Apasih CCUS??? CCUS merupakan teknologi yang mencakup penangkapan, pemanfaatan, dan penyimpanan karbon dioksida (CO2) dari proses pembakaran. Dengan mengadopsi teknologi ini, PLTU dapat diubah menjadi pembangkit listrik rendah karbon. Beberapa keunggulan utama CCUS meliputi:
- Pengurangan Emisi: Teknologi ini mampu menangkap sebagian besar emisi CO2 dari PLTU, sehingga membantu mengurangi dampak lingkungan.

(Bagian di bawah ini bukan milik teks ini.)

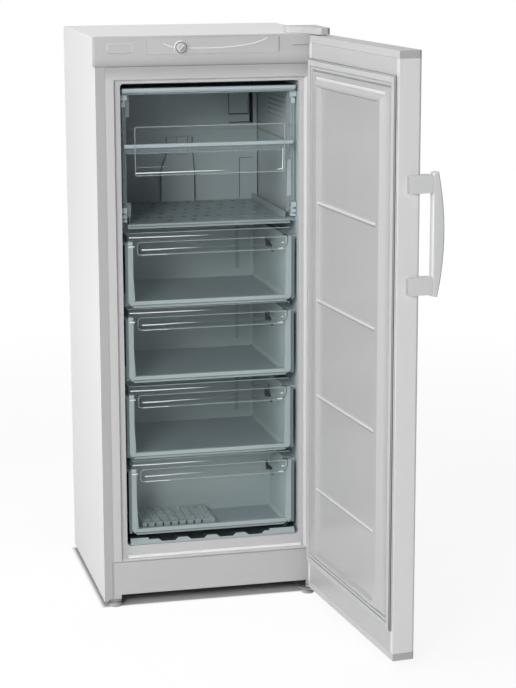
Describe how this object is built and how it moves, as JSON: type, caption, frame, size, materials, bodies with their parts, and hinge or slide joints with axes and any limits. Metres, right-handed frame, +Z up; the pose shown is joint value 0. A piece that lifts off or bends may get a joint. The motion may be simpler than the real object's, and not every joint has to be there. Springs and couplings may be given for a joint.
{
  "type": "upright freezer",
  "caption": "Tall white upright freezer with a side-hinged insulated door, bow handle, control fascia, flap compartment, shelves and pull-out drawers.",
  "frame": {"origin": "centre of the sole of the front left levelling foot, on the floor", "axes": "+Z up, +Y from the front of the cabinet to its back, +X to the right for someone who stands in front of it"},
  "size_m": [0.7178, 1.1829, 1.5173],
  "materials": {
    "enamelled_steel": "gloss white enamel",
    "white_plastic": "satin white moulding",
    "liner_plastic": "smooth white vacuum-formed sheet",
    "frosted_plastic": "translucent blue-grey moulding",
    "clear_plastic": "clear smoke-grey moulding",
    "grey_plastic": "satin",
    "black_plastic": "satin",
    "gasket_rubber": "matt light grey",
    "black_rubber": "matt",
    "zinc_steel": "zinc-plated",
    "black_paint": "black enamel",
    "copper": "drawn copper",
    "aluminium": "mill finish",
    "foam": "rigid foam, cut"
  },
  "bodies": {
    "cabinet": {"outer_case": "enamelled_steel", "rear_panel": "zinc_steel", "insulation_foam": "foam", "inner_liner": "liner_plastic", "control_fascia": "white_plastic", "fascia_insert": "white_plastic", "thermostat": "grey_plastic", "plinth": "white_plastic", "base_frame": "zinc_steel", "rear_foot_left": "black_plastic", "rear_foot_right": "black_plastic", "top_hinge_bracket": "zinc_steel", "top_hinge_cover": "white_plastic", "bottom_hinge_bracket": "zinc_steel", "compressor": "black_paint", "compressor_mount_left": "black_rubber", "compressor_mount_right": "black_rubber", "terminal_box": "black_plastic", "filter_dryer": "copper", "refrigerant_lines": "copper", "condenser": "black_paint", "condenser_brackets": "black_plastic", "evaporation_tray": "black_plastic", "drain_tube": "grey_plastic", "evaporator": "aluminium", "evaporator_cover": "frosted_plastic", "fan_motor": "black_plastic", "ceiling_air_duct": "frosted_plastic", "side_rail_left": "frosted_plastic", "side_rail_right": "frosted_plastic", "shelf_1": "frosted_plastic", "shelf_1_trim": "frosted_plastic", "shelf_2": "frosted_plastic", "floor_vent": "frosted_plastic"},
    "door": {"door_skin": "enamelled_steel", "door_cap_top": "white_plastic", "door_cap_bottom": "white_plastic", "door_foam": "foam", "door_liner": "liner_plastic", "door_gasket": "gasket_rubber", "handle_bow": "white_plastic", "handle_foot_upper": "white_plastic", "handle_foot_lower": "white_plastic", "hinge_bush_top": "grey_plastic", "hinge_bush_bottom": "grey_plastic"},
    "flap": {"shelf_flap": "clear_plastic"},
    "knob": {"thermostat_knob": "white_plastic"},
    "fan": {"evaporator_fan": "black_plastic"},
    "left_foot": {"foot_left": "grey_plastic"},
    "right_foot": {"foot_right": "grey_plastic"},
    "drawer_1": {"drawer_1_tub": "frosted_plastic", "drawer_1_front": "clear_plastic"},
    "drawer_2": {"drawer_2_tub": "frosted_plastic", "drawer_2_front": "clear_plastic"},
    "drawer_3": {"drawer_3_tub": "frosted_plastic", "drawer_3_front": "clear_plastic"},
    "drawer_4": {"drawer_4_tub": "frosted_plastic", "drawer_4_front": "clear_plastic", "ice_tray": "frosted_plastic"}
  },
  "joints": [
    {"name": "door_hinge", "type": "hinge", "parent": "cabinet", "child": "door", "pos_m": [0.556, -0.047, 0.76], "axis": [0, 0, 1], "range_deg": [-95, 25]},
    {"name": "flap_hinge", "type": "hinge", "parent": "cabinet", "child": "flap", "pos_m": [0.271, 0.037, 1.263], "axis": [-1, 0, 0], "range_deg": [0, 85]},
    {"name": "knob_turn", "type": "hinge", "parent": "cabinet", "child": "knob", "pos_m": [0.193, -0.005, 1.471], "axis": [0, -1, 0], "range_deg": [-150, 150]},
    {"name": "fan_spin", "type": "hinge", "parent": "cabinet", "child": "fan", "pos_m": [0.271, 0.447, 1.318], "axis": [0, -1, 0], "continuous": true},
    {"name": "left_foot_turn", "type": "hinge", "parent": "cabinet", "child": "left_foot", "pos_m": [0, 0, 0.008], "axis": [0, 0, 1], "continuous": true},
    {"name": "right_foot_turn", "type": "hinge", "parent": "cabinet", "child": "right_foot", "pos_m": [0.525, -0.02, 0.008], "axis": [0, 0, 1], "continuous": true},
    {"name": "drawer_1_slide", "type": "slide", "parent": "cabinet", "child": "drawer_1", "axis": [0, -1, 0], "range_m": [0, 0.3]},
    {"name": "drawer_2_slide", "type": "slide", "parent": "cabinet", "child": "drawer_2", "axis": [0, -1, 0], "range_m": [0, 0.3]},
    {"name": "drawer_3_slide", "type": "slide", "parent": "cabinet", "child": "drawer_3", "axis": [0, -1, 0], "range_m": [0, 0.3]},
    {"name": "drawer_4_slide", "type": "slide", "parent": "cabinet", "child": "drawer_4", "axis": [0, -1, 0], "range_m": [0, 0.14]}
  ]
}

- Keberlanjutan Energi: PLTU dapat terus beroperasi tanpa mengorbankan kapasitas produksi listrik.
- Potensi Ekonomi: Dengan memanfaatkan sumber daya lokal, CCUS dapat mendorong investasi dan menciptakan peluang ekonomi baru.
Sebagai contoh studi kasus internasional yaitu, proyek Jiangsu Taizhou yang dikelola oleh China Energy Investment Corporation menjadi salah satu fasilitas CCUS terbesar di Asia dan ketiga terbesar di dunia untuk sektor pembangkit listrik tenaga batu bara. Proyek ini memiliki kapasitas menangkap 500.000 ton CO2 per tahun dengan menggunakan teknologi berbasis amine yang dikembangkan sendiri, memungkinkan tingkat efisiensi tangkap karbon lebih dari 90 persen dengan konsumsi energi kurang dari 90 kWh per ton CO2Â (Zhaoqing, Z.2023, June 3) dalam artikelnya China Energy launches Asia's largest CCUS facility for coal power generation in Jiangsu, By Xinhua NET.
Keberhasilan ini mencerminkan penerapan inovasi teknis yang signifikan dalam upaya mencapai karbon netral di sektor pembangkit listrik berbasis batu bara dan dapat menjadi inspirasi bagi Indonesia dalam mengintegrasikan CCUS dalam pembangkit listrik berbasis batu bara.
Adapun langkah Indonesia dalam proyek CCUS/CCS ini salah satunya oleh Pertamina dan ExxonMobil telah menjajaki pengembangan proyek CCUS/CCS di Cekungan Sunda Asri, yang memiliki kapasitas penyimpanan karbon hingga 6 gigaton. Proyek ini memerlukan dukungan berbagai pihak, termasuk pemerintah, swasta, dan masyarakat untuk keberhasilannya.
Ketika dipetakan dengan PLTU batu bara yang ada di sekitar cekungan sunda asri ini cukup banyak PLTU yang dapat diintegrasikan dengan proyek CCS/CCUS.